Other stores such as big-box stores, hypermarkets, convenience stores, department stores, general stores, dollar stores sell a wider variety of products not horizontally related to each other.

Home shopping
Home mail delivery systems and modern technology (such as television, telephones, and the Internet), in combination with electronic commerce and business-to-consumer electronic commerce systems, allow consumers to shop from home. There are three main types of home shopping: mail or telephone ordering from catalogs; telephone ordering in response to advertisements in print and electronic media (such as periodicals, TV and radio); and online shopping.
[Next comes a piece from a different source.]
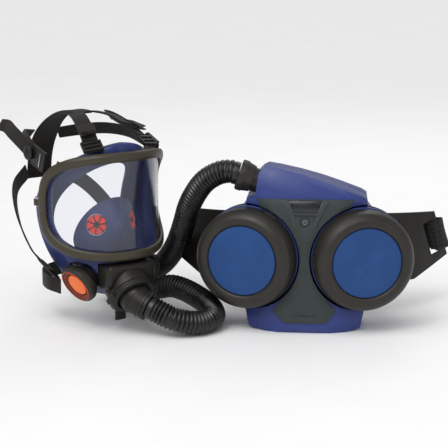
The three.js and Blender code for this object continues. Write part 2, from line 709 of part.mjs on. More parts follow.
function exhaleMatrix(sign) {
  return aimY(mirrored(VALVE_PLACE, sign), mirrored(VALVE_AXIS, sign));
}

function exhaleBody() {
  return lathe([
    [9, -16], [16.5, -16], [16.5, -10], [21.5, -9.5], [VALVE_RADIUS, -6], [VALVE_RADIUS, 1.5], [21.5, 4],
    [18.5, 3.4], [14.3, 0.4], [14.3, -4], [9, -4],
  ]);
}

/** The swivelling ring that locks the elbow to the port, with two grip lobes. */
function connectorRing() {
  const ring = disc(28.5, 3.8, 11, 20.6);
  const lobe = block(vec(26, 4.4, -8), vec(32.5, 10.4, 8));
  return joined([ring, lobe, lobe.rotate([0, 180, 0])]);
}

/** The elbow turns the hose's way into the port, and is bored through. */
function elbow(corner, outlet) {
  const reach = outlet.length();
  const along = aimY(corner, outlet);
  const sphere = (radius) => new THREE.IcosahedronGeometry(radius, 2);
  const ball = (radius) => solid(sphere(radius).translate(corner.x, corner.y, corner.z));
  const outer = joined([
    moved(disc(ELBOW_RADIUS + 1, 4.2, ELBOW_RISE), aimY(PORT, PORT_AXIS)),
    ball(ELBOW_RADIUS + 0.5),
    moved(disc(ELBOW_RADIUS, 0, reach - 5.6), along),
    moved(disc(14.5, 0, reach - 1), along),
  ]);
  const bore = joined([
    moved(disc(12, -10, ELBOW_RISE), aimY(PORT, PORT_AXIS)),
    ball(12.4),
    moved(disc(12, 0, 60), along),
  ]);
  return outer.subtract(bore);
}

function maskConnection() {
  const hoseEnd = vec(...HOSE_ROUTE[HOSE_ROUTE.length - 1]).applyMatrix4(maskGroup.matrix.clone().invert());
  const corner = PORT.clone().addScaledVector(PORT_AXIS, ELBOW_RISE);
  const outlet = hoseEnd.clone().sub(corner);
  const clip = disc(ELBOW_RADIUS - 0.5, outlet.length() - 5.2, outlet.length() - 1, 14.8);
  const bend = elbow(corner, outlet);
  return [
    piece("elbow", bend, BLACK_PLASTIC),
    piece("connector_ring", moved(connectorRing(), aimY(PORT, PORT_AXIS)), BLACK_PLASTIC),
    piece("hose_clip", moved(clip, aimY(corner, outlet)), BLACK_PLASTIC),
  ];
}

function faceAndValves() {
  const valveRoom = disc(VALVE_RADIUS + GAP, -17, 8);
  const valveCut = joined(SIDES.map(({ sign }) => moved(valveRoom, exhaleMatrix(sign))));
  const inhaleCut = joined(SIDES.map(({ sign }) =>
    moved(disc(12.3, -12, 8), aimY(mirrored(INHALE_PLACE, sign), mirrored(INHALE_AXIS, sign)))));
  const diaphragm = moved(disc(18.7, -23.4, -21.8), aimY(PORT, PORT_AXIS));
  const pieces = [
    piece("facepiece", facepiece([chinBlank(GAP), valveCut]), BLUE_SILICONE),
    piece("inner_mask", innerMask([chinBlank(GAP), inhaleCut]), BLUE_SILICONE),
    piece("chin_housing", chinHousing(valveCut), BLACK_PLASTIC),
    piece("speech_diaphragm", diaphragm, STEEL),
  ];
  for (const { name, sign } of SIDES) {
    const inhale = disc(12, -1, 1);
    const inhaleMatrix = aimY(mirrored(INHALE_PLACE, sign), mirrored(INHALE_AXIS, sign));
    pieces.push(
      piece(`exhale_body_${name}`, moved(exhaleBody(), exhaleMatrix(sign)), BLACK_PLASTIC),
      piece(`exhale_disc_${name}`, moved(disc(13.5, -3.6, 1.6), exhaleMatrix(sign)), ORANGE),
      piece(`inhale_valve_${name}`, moved(inhale, inhaleMatrix), RED_MEMBRANE),
    );
  }
  return pieces;
}

// ---- Harness ----
/** Side vectors that lay a strap flat on the head. */
function sidesOnHead(points) {
  return points.map((p, i) => {
    const along = points[Math.min(i + 1, points.length - 1)].clone().sub(points[Math.max(i - 1, 0)]);
    const out = p.clone().sub(HEAD_CENTRE).divide(HEAD_SIZE).divide(HEAD_SIZE);
    return along.cross(out);
  });
}

function strap(points, width = STRAP_WIDTH, steps = 12) {
  const path = smooth(points, steps);
  return ribbon(path, sidesOnHead(path), width, STRAP_THICKNESS);
}

/** The pad behind the head and the band over the crown are one piece. */
function headPad() {
  const lowest = -4;
  const highest = 97;
  const steps = 16;
  const points = [];
  const widths = [];
  for (let i = 0; i <= steps; i += 1) {
    const degrees = lowest + ((highest - lowest) * i) / steps;
    const angle = THREE.MathUtils.degToRad(degrees);
    points.push(vec(0, HEAD_CENTRE.y + (HEAD_SIZE.y + 3) * Math.cos(angle),
      HEAD_CENTRE.z + (HEAD_SIZE.z + 3) * Math.sin(angle)));
    widths.push(34 - 10 * THREE.MathUtils.smoothstep(degrees, 30, 70));
  }
  return ribbon(points, points.map(() => vec(1, 0, 0)), widths, 2.4);
}

/** A buckle with two slots, lying in a strap's plane. */
function buckle(middle, along, out, length) {
  const width = 24;
  const bars = [-0.22, 0.22].map((share) => {
    const place = middle.clone().addScaledVector(along.clone().normalize(), share * length);
    return slab(place, along, out, width - 5, length * 0.15, 20);
  });
  return slab(middle, along, out, width, length, 4).subtract(joined(bars));
}

function harnessSide({ name, sign }) {
  const at = (x, y, z) => vec(sign * x, y, z);
  const forehead = [at(13, 11, 97.5), at(22, -14, 94.5), at(30, -40, 84), at(35.5, -57, 74.5)];
  const temple = [at(77.4, 0.4, 57), at(71, 30, 66), at(59, 60, 68), at(40, 91, 64), at(19.5, 107.5, 60)];
  const tail = [at(78.6, 0.6, 58), at(79, 22, 67.5), at(77, 48, 76), at(74, 68, 81), at(76, 80, 81)];
  const lower = [at(60.5, 15, -76), at(62, 35, -66), at(64, 62, -34), at(48, 98, -2), at(19.8, 118.5, 14)];
  const foreheadBuckle = buckle(at(37.5, -64, 69.5), at(2, -10, -7), at(0.3, -0.6, 1), 15);
  const templeBuckle = buckle(at(77.5, -13, 53), at(0.05, 0.94, 0.32), at(1, 0, 0), 26);
  const lowerBuckle = buckle(at(60, 1, -81.5), at(0, 0.94, 0.35), at(1, 0.1, -1.1), 26);
  return [
    piece(`forehead_strap_${name}`, strap(forehead), BLACK_STRAP),
    piece(`forehead_buckle_${name}`, foreheadBuckle, BLACK_PLASTIC),
    piece(`temple_strap_${name}`, strap(temple).add(strap(tail, 16)), BLACK_STRAP),
    piece(`temple_buckle_${name}`, templeBuckle, BLACK_PLASTIC),
    piece(`lower_strap_${name}`, strap(lower), BLACK_STRAP),
    piece(`lower_buckle_${name}`, lowerBuckle, BLACK_PLASTIC),
  ];
}

function neckStrap() {
  const route = [vec(-50, -8, -103), vec(-52, 20, -102), vec(-37, 52, -101), vec(0, 66, -100)];
  const whole = [...route, ...route.slice(0, -1).reverse().map((p) => mirrored(p, -1))];
  const path = smooth(whole, 20);
  return ribbon(path, path.map(() => vec(0, 0, 1)), STRAP_WIDTH, STRAP_THICKNESS);
}

// ---- Assembly ----
const respirator = new THREE.Group();
respirator.add(
  ...shells(),
  ...controls(),
  ...FILTER_SIDES.map(filterSet),
  outlet(),
  ...driveTrain(),
  ...belt(),
  hose(),
  maskGroup,
);
maskGroup.add(
  visor(),
  ...visorFrame(),
  ...faceAndValves(),
  ...maskConnection(),
  piece("head_pad", headPad(), BLACK_STRAP),
  ...SIDES.flatMap(harnessSide),
  piece("neck_strap", neckStrap(), BLACK_STRAP),
);

export default respirator;
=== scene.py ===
"""The looks of a powered air respirator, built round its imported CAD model.

Lengths in this script are millimetres in the part's own frame. mesh_object() turns them into metres.
"""
import math

import bmesh
import bpy
import numpy as np
from mathutils import Matrix, Vector


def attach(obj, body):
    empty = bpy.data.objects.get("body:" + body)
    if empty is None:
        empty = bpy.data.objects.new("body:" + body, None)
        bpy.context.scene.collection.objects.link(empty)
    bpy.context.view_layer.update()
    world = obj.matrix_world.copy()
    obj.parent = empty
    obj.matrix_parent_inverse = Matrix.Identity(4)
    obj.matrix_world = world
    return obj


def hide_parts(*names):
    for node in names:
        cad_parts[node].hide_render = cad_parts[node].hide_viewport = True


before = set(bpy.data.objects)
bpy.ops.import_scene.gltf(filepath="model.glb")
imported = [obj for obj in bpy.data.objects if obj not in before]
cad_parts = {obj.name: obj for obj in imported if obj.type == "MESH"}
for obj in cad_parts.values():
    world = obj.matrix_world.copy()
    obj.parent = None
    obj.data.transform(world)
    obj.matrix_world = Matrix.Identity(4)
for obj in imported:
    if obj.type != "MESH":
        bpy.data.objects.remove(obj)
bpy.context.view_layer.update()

MM = 0.001
ROOT = "fan_unit_and_mask"
SIDES = (("left", -1), ("right", 1))

# ---- Dimensions shared with the CAD model ----
FILTER_PLACE = (61.0, -10.0, 87.0)
FILTER_SPLAY = math.radians(15)
POCKET_RADIUS = 62.2
OUTLET = (-60.0, -6.0, 174.0)
OUTLET_AXIS = (-0.945, 0.0, 0.326)
MASK_PLACE = (-255.0, 9.0, 150.0)
MASK_TURN = math.radians(42)
PORT = (0.0, -80.0, -100.0)
PORT_AXIS = (0.0, -0.788, -0.616)
ELBOW_RISE = 14.0
VALVE_PLACE = (48.0, -44.0, -93.5)
VALVE_AXIS = (0.87, -0.14, -0.46)
INHALE_PLACE = (24.0, -49.0, -25.0)
INHALE_AXIS = (0.62, -0.75, 0.2)
VISOR_HALF_WIDTH, VISOR_DEPTH, VISOR_MEAN_RADIUS = 77.0, 86.0, 82.0
VISOR_HALF_ARC, VISOR_HALF_HEIGHT = 117.0, 62.5
VISOR_SQUARENESS, VISOR_DROOP = 2.9, 1.0
FRAME_SEAM = -11.0
HEAD_CENTRE, HEAD_SIZE = np.array((0.0, 26.0, 10.0)), np.array((73.0, 93.0, 84.0))
STRAP_WIDTH, STRAP_THICKNESS = 18.0, 1.8
EDGE_THINNING = 0.35
WING_CURVE, WING_START = 0.0531, 50
SILICONE_GAP = 0.3
HOSE_RADIUS = 14.0
HOSE_ROUTE = [
    (-78.7, -6, 180.5), (-88, -6, 183), (-98, -4, 182), (-107, -1.5, 178), (-116, 2, 172),
    (-124, 7, 163.5), (-131, 13, 153), (-137, 20, 142), (-142, 28, 130), (-147, 39, 114),
    (-153, 51, 97), (-160, 65, 80), (-169, 79, 64), (-179, 94, 50), (-190, 108, 39),
    (-203, 119, 29.5), (-218, 123.5, 21.5), (-233, 116.5, 16.5), (-241, 102, 14.4),
    (-240.5, 86, 14.4), (-232, 71, 15.5), (-217, 58.5, 19.5), (-200, 49, 24.5), (-181, 41, 29.5),
    (-162.7, 33.5, 34), (-147, 24, 32.5), (-132, 12.5, 28.5), (-118, 0, 23.5), (-109, -15, 18.5),
    (-106, -31, 15.5), (-110.5, -46, 14.4), (-121, -58, 14.6), (-135, -66, 17.5),
    (-150, -69.3, 22), (-165.4, -66.5, 28.7), (-176, -63.6, 33.4),
]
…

Online shopping has completely redefined the way people make their buying decisions; the Internet provides access to a lot of information about a particular product, which can be looked at, evaluated, and comparison-priced at any given time. Online shopping allows the buyer to save the time and expense, which would have been spent traveling to the store or mall.

Neighborhood shopping
Corner stores are common in the United States, and are often called bodegas in Spanish speaking communities. Sometimes peddlers and ice cream trucks pass through neighborhoods offering goods and services. Also, garage sales are a common form of second hand resale.

Party shopping

The party plan is a method of marketing products by hosting a social event, using the event to display and demonstrate the product or products to those gathered, and then to take orders for the products before the gathering ends.